Fans can drive or walk down Bob Dylan Way, 1.8 miles through Duluth’s Downtown, see his childhood home, or pay homage at the annual Dylan Fest timed each year for his birthday (this year from May 19-26). Buddy Holly played in Duluth in 1959, three nights before his tragic plane crash death (Dylan was in the audience and name-checked the experience when he delivered his Nobel prize acceptance prize in 2017).
Duluth is also the home town of an outdoor adventuring icon, Duluth Pack. America’s oldest canvas and leather bag manufacturer’s original 1880s pack designed for fur trappers and timbermen is still sold in its Canal Park store today, along with the daypacks that take American kids from grade school through college. They’re about $US145 but you’ll pay around $US400 for an Original No. 4, as toted by actor Kevin Hart in the most recent Jumanji movie.
If there’s a maritime version of trainspotting, Canal Park is a prime spot to watch the city’s historic Aerial Lift Bridge in action.
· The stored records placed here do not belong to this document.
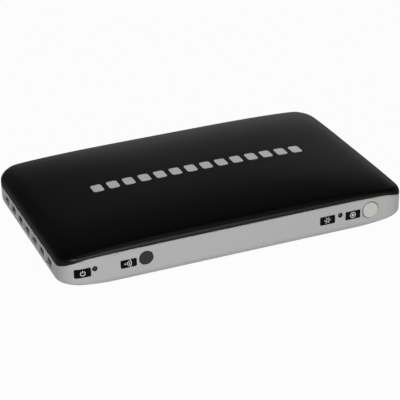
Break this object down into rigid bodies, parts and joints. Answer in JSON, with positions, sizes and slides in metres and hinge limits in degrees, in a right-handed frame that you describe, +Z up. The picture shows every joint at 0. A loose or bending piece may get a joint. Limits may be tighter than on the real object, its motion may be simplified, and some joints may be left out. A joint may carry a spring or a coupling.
{
  "type": "hdmi recorder",
  "caption": "Small free-standing HDMI video recorder box: crowned black cover on a silver case, record button, infrared window and lights in front, sockets at the rear.",
  "frame": {"origin": "on the surface it stands on, under the middle of the box", "axes": "+X along the width, to the right seen from the front; the front wall faces -Y; +Z up"},
  "size_m": [0.15, 0.0932, 0.0197],
  "materials": {
    "cover_black": "satin black moulding",
    "case_silver": "fine silver paint on a moulding",
    "button_white": "warm white moulded key",
    "plunger_white": "plain white nylon",
    "window_dark": "smoked translucent window",
    "pipe_clear": "clear acrylic",
    "led_lens": "milky clear epoxy",
    "board_green": "green solder mask",
    "screw_steel": "zinc plated steel",
    "foot_rubber": "black rubber",
    "sheet_steel": "nickel plated sheet",
    "socket_black": "black glass-filled plastic",
    "contact_gold": "gold flash",
    "chip_black": "black moulding compound",
    "bush_nickel": "nickel plate",
    "pad_grey": "soft thermal pad",
    "sink_aluminium": "plain extruded aluminium",
    "can_steel": "drawn can",
    "ferrite_grey": "sintered ferrite",
    "can_aluminium": "drawn aluminium can"
  },
  "bodies": {
    "case": {"top_cover": "cover_black", "lower_case": "case_silver", "tact_switch_body": "chip_black", "tact_switch_cover": "sheet_steel", "ir_window": "window_dark", "ir_receiver": "chip_black", "power_light_pipe": "pipe_clear", "rec_light_pipe": "pipe_clear", "power_led": "led_lens", "rec_led": "led_lens", "led_legs": "sheet_steel", "main_board": "board_green", "board_screws": "screw_steel", "case_screws": "screw_steel", "foot_front_left": "foot_rubber", "foot_front_right": "foot_rubber", "foot_rear_left": "foot_rubber", "foot_rear_right": "foot_rubber", "hdmi_in_shell": "sheet_steel", "hdmi_in_tongue": "socket_black", "hdmi_in_contacts": "contact_gold", "hdmi_out_shell": "sheet_steel", "hdmi_out_tongue": "socket_black", "hdmi_out_contacts": "contact_gold", "usb_shell": "sheet_steel", "usb_tongue": "socket_black", "usb_contacts": "contact_gold", "mic_jack_housing": "socket_black", "mic_jack_bush": "bush_nickel", "dc_jack_housing": "socket_black", "dc_jack_pin": "bush_nickel", "encoder_chip": "chip_black", "thermal_pad": "pad_grey", "heat_sink": "sink_aluminium", "memory_chip_rear": "chip_black", "memory_chip_front": "chip_black", "flash_chip": "chip_black", "hdmi_receiver_chip": "chip_black", "hdmi_driver_chip": "chip_black", "audio_codec_chip": "chip_black", "crystal": "can_steel", "power_inductors": "ferrite_grey", "filter_capacitors": "can_aluminium"},
    "rec_key": {"rec_button": "button_white", "tact_plunger": "plunger_white"}
  },
  "joints": [
    {"name": "rec_press", "type": "slide", "parent": "case", "child": "rec_key", "axis": [0, 1, 0], "range_m": [0, 0.0004], "stiffness_N_per_m": 1500, "springref_m": -0.0006}
  ]
}
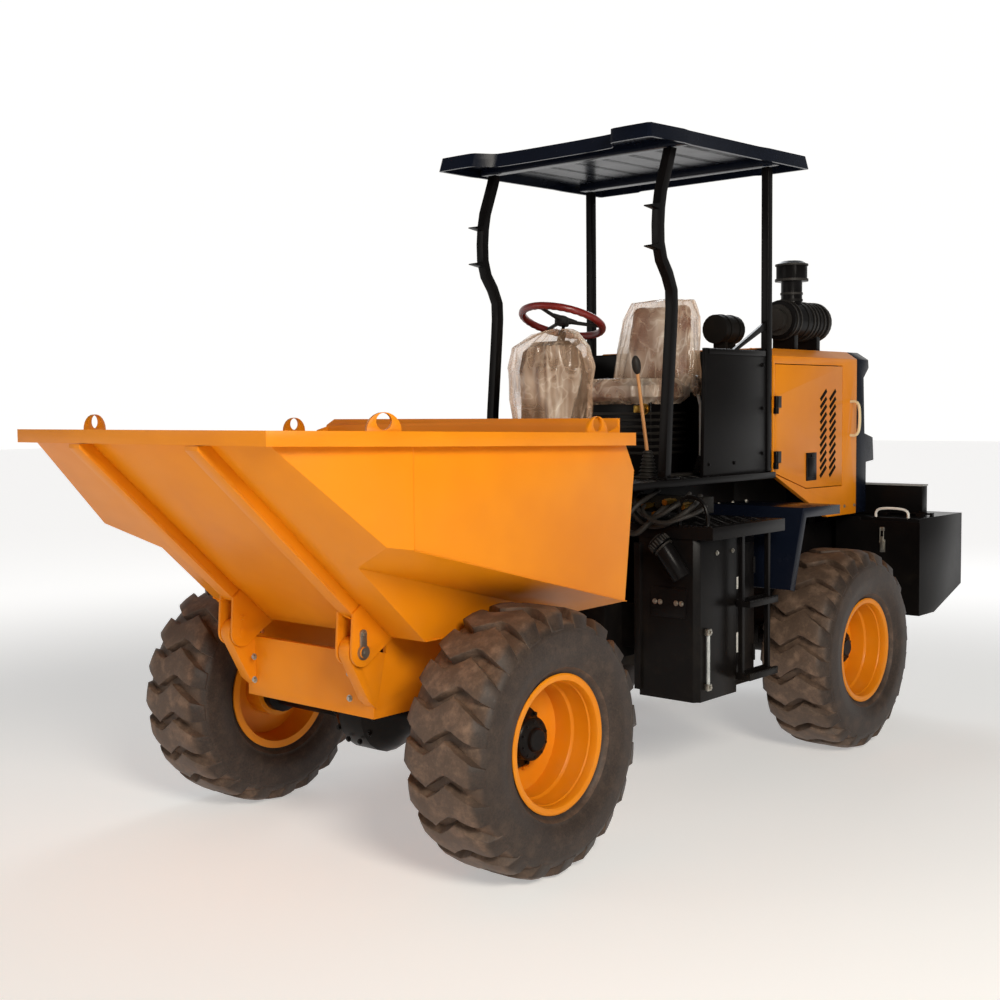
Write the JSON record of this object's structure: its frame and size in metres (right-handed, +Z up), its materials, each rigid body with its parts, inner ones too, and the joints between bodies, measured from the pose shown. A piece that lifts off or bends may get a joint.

Built in 1905, it rises on the half-hour, admitting into Duluth Port ships ranging from 1000-foot “lakers”, bulk freight carriers that ply the Great Lakes of North America, and “salties” foreign vessels that travel along the St Lawrence Passage to load grains, iron ore and coal, to recreational craft. Be prepared to cover your ears as ships sound their horn to signal, a courtesy returned by the lift bridge operators.
Need a break from ship-watching, maybe a little pick-me-up? Vikre Distillery, close to the bridge, makes gins flavoured with northern Minnesota botanicals spruce, cedar and juniper, along with a vodka named after Lake Superior right next door.